#### [Work to complete]
Your task is to reproduce word for word the lines running from the line containing "obj.matrix_world = world" to the line containing "# ---- sizes of", inclusive. Nothing else belongs in the answer.

..........

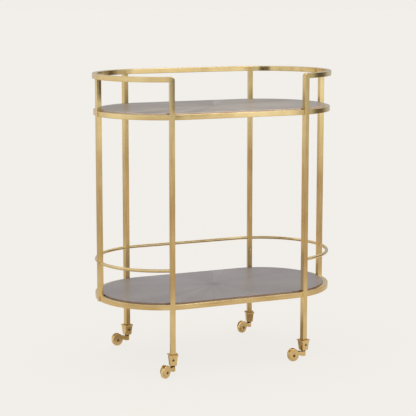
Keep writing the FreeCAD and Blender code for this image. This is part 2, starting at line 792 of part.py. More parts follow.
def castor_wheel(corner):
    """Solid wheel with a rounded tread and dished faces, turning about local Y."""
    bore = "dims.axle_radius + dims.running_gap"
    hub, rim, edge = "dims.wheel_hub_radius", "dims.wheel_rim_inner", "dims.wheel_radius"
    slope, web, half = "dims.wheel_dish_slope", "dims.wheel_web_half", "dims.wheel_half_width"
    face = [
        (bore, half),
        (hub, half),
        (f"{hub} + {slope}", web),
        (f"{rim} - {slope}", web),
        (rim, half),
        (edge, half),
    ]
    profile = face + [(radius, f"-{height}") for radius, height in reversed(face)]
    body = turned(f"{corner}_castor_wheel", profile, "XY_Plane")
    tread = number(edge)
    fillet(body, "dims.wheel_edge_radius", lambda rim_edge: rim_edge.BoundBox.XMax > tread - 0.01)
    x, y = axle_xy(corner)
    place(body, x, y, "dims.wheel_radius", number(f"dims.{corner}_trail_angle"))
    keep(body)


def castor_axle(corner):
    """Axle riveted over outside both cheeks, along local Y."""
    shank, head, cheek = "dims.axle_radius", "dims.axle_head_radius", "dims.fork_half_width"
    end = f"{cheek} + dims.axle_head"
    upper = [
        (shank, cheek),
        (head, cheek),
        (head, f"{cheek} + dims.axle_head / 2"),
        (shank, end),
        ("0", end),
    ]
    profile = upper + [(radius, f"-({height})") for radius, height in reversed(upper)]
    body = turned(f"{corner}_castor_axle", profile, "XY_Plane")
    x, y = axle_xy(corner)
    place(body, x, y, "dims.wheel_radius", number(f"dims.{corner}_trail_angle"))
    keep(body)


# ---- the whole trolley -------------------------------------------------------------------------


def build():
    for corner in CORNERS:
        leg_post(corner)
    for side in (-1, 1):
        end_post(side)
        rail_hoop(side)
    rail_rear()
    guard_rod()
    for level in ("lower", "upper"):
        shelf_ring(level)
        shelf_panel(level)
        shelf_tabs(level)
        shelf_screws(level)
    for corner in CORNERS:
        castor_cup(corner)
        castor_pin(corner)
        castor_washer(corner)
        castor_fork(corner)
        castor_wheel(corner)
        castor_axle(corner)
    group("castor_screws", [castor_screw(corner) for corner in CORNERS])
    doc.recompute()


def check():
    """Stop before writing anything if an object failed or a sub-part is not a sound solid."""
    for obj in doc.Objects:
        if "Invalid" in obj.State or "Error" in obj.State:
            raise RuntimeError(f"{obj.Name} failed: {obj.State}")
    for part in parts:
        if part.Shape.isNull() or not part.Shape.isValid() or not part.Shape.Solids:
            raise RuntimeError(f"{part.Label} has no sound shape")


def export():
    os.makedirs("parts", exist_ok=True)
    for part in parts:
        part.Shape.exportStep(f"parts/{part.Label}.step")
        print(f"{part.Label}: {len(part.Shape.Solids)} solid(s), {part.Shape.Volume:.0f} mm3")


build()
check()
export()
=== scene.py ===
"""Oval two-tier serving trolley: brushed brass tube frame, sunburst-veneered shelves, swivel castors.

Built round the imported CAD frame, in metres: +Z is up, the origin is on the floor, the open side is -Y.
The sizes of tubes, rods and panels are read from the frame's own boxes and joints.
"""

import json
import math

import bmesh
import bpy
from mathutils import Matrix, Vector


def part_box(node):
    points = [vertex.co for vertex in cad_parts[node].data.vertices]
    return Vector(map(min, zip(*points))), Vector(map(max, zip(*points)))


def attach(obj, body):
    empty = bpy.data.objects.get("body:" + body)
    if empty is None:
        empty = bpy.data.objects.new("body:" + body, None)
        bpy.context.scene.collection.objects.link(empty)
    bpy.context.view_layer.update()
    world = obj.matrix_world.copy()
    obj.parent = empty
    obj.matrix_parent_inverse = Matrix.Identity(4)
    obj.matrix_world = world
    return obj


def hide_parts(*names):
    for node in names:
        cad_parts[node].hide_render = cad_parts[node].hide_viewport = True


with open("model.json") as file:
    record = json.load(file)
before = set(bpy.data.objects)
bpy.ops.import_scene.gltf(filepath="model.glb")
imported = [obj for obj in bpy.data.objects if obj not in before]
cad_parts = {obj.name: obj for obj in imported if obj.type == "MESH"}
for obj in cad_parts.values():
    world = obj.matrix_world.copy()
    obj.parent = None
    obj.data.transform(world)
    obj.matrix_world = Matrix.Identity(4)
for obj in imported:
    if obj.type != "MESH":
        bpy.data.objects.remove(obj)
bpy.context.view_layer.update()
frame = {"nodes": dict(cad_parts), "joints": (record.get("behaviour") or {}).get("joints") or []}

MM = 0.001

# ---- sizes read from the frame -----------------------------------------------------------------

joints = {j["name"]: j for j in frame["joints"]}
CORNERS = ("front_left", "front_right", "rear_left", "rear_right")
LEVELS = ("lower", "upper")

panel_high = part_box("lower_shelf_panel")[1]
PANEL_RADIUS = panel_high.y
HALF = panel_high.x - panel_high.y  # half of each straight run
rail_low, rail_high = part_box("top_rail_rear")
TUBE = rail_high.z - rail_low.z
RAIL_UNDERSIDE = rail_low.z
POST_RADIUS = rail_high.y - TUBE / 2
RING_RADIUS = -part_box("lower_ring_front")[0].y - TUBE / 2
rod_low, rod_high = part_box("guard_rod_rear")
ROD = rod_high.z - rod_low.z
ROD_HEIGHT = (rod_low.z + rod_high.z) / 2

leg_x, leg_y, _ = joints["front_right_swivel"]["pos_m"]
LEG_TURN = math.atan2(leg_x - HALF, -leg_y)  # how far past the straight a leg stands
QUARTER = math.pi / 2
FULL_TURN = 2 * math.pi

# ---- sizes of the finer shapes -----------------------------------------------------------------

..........

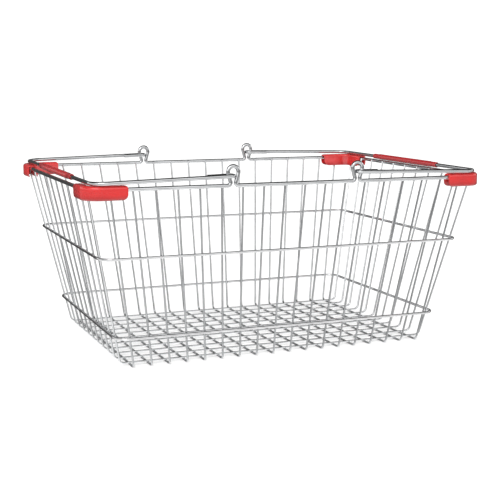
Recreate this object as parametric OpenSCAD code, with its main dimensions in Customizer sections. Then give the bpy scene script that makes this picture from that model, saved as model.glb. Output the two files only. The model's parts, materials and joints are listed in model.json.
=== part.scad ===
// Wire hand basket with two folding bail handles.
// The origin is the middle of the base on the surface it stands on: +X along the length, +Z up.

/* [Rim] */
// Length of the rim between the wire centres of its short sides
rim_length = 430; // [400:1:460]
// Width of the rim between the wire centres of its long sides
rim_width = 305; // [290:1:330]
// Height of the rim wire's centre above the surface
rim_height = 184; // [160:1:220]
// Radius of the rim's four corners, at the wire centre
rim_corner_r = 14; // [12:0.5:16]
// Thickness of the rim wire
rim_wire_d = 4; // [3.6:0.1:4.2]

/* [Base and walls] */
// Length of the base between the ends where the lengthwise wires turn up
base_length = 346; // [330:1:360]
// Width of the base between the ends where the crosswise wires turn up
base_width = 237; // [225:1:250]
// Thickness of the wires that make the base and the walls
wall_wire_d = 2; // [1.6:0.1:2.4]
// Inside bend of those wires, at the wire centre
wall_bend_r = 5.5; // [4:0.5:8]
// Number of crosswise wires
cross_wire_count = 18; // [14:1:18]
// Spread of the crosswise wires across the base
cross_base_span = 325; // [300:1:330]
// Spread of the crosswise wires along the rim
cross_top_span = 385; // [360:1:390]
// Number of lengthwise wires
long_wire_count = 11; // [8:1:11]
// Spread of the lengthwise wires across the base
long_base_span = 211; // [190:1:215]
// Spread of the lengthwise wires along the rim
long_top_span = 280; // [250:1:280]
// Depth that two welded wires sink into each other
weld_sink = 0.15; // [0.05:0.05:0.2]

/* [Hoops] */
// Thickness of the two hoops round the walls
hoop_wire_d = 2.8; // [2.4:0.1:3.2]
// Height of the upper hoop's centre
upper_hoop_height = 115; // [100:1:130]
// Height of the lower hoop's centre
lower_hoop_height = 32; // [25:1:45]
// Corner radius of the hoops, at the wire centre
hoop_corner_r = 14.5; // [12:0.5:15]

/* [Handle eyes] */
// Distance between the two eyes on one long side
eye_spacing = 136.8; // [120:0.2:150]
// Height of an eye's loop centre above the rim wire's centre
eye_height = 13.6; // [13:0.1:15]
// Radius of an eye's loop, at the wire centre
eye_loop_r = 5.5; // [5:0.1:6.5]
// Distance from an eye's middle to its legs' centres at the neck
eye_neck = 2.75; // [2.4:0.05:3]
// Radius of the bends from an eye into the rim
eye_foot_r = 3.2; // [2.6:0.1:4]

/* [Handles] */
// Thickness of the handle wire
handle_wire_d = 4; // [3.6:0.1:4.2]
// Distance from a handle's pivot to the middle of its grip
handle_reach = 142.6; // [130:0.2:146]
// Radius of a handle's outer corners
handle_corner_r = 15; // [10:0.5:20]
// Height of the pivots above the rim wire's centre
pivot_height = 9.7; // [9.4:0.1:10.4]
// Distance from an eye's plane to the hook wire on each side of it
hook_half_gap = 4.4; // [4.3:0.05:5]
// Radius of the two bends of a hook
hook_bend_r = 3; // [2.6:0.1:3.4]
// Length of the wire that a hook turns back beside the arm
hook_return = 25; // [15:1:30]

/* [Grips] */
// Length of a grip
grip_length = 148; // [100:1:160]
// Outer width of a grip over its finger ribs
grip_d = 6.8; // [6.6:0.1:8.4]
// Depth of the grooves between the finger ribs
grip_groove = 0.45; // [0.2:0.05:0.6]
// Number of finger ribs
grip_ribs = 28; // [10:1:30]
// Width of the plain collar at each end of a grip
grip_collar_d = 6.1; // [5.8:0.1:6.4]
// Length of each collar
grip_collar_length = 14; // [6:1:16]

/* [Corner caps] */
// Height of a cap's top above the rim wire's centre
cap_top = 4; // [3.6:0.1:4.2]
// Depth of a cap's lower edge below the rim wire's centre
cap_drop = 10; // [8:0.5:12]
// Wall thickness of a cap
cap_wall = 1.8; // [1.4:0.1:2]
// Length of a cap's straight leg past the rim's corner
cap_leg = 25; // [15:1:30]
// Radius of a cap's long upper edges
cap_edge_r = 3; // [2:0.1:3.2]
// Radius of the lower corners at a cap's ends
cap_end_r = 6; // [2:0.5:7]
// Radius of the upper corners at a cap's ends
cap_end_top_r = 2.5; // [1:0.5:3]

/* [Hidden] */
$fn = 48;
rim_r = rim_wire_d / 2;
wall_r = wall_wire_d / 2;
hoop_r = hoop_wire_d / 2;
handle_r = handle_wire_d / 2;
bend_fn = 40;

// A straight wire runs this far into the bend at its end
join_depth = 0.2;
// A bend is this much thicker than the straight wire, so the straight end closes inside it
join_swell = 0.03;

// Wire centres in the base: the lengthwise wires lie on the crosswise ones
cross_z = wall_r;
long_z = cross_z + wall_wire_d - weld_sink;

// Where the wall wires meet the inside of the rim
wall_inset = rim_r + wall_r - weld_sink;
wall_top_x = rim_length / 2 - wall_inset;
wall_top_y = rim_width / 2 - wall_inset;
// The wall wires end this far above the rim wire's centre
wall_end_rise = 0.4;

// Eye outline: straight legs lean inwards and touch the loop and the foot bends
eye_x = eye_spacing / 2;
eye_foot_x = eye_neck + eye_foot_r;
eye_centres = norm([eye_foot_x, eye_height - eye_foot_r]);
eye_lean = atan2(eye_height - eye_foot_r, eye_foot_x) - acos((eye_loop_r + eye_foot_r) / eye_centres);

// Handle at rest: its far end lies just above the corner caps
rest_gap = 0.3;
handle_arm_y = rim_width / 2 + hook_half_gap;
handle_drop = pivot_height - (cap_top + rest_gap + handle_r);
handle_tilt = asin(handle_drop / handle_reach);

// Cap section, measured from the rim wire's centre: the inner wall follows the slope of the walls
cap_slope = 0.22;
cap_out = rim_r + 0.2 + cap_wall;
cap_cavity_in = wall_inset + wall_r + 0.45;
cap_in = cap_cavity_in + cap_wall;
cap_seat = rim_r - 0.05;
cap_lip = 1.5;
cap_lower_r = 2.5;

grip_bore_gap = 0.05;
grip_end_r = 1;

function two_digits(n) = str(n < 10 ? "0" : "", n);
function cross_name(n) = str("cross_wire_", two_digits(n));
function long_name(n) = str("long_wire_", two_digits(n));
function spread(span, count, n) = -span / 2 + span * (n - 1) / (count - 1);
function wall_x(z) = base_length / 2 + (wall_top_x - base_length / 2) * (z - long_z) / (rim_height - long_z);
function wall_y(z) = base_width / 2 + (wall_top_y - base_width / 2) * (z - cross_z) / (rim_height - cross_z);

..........

#### [Correct result]
    obj.matrix_world = world
    return obj


def hide_parts(*names):
    for node in names:
        cad_parts[node].hide_render = cad_parts[node].hide_viewport = True


with open("model.json") as file:
    record = json.load(file)
before = set(bpy.data.objects)
bpy.ops.import_scene.gltf(filepath="model.glb")
imported = [obj for obj in bpy.data.objects if obj not in before]
cad_parts = {obj.name: obj for obj in imported if obj.type == "MESH"}
for obj in cad_parts.values():
    world = obj.matrix_world.copy()
    obj.parent = None
    obj.data.transform(world)
    obj.matrix_world = Matrix.Identity(4)
for obj in imported:
    if obj.type != "MESH":
        bpy.data.objects.remove(obj)
bpy.context.view_layer.update()
frame = {"nodes": dict(cad_parts), "joints": (record.get("behaviour") or {}).get("joints") or []}

MM = 0.001

# ---- sizes read from the frame -----------------------------------------------------------------

joints = {j["name"]: j for j in frame["joints"]}
CORNERS = ("front_left", "front_right", "rear_left", "rear_right")
LEVELS = ("lower", "upper")

panel_high = part_box("lower_shelf_panel")[1]
PANEL_RADIUS = panel_high.y
HALF = panel_high.x - panel_high.y  # half of each straight run
rail_low, rail_high = part_box("top_rail_rear")
TUBE = rail_high.z - rail_low.z
RAIL_UNDERSIDE = rail_low.z
POST_RADIUS = rail_high.y - TUBE / 2
RING_RADIUS = -part_box("lower_ring_front")[0].y - TUBE / 2
rod_low, rod_high = part_box("guard_rod_rear")
ROD = rod_high.z - rod_low.z
ROD_HEIGHT = (rod_low.z + rod_high.z) / 2

leg_x, leg_y, _ = joints["front_right_swivel"]["pos_m"]
LEG_TURN = math.atan2(leg_x - HALF, -leg_y)  # how far past the straight a leg stands
QUARTER = math.pi / 2
FULL_TURN = 2 * math.pi

# ---- sizes of the finer shapes -----------------------------------------------------------------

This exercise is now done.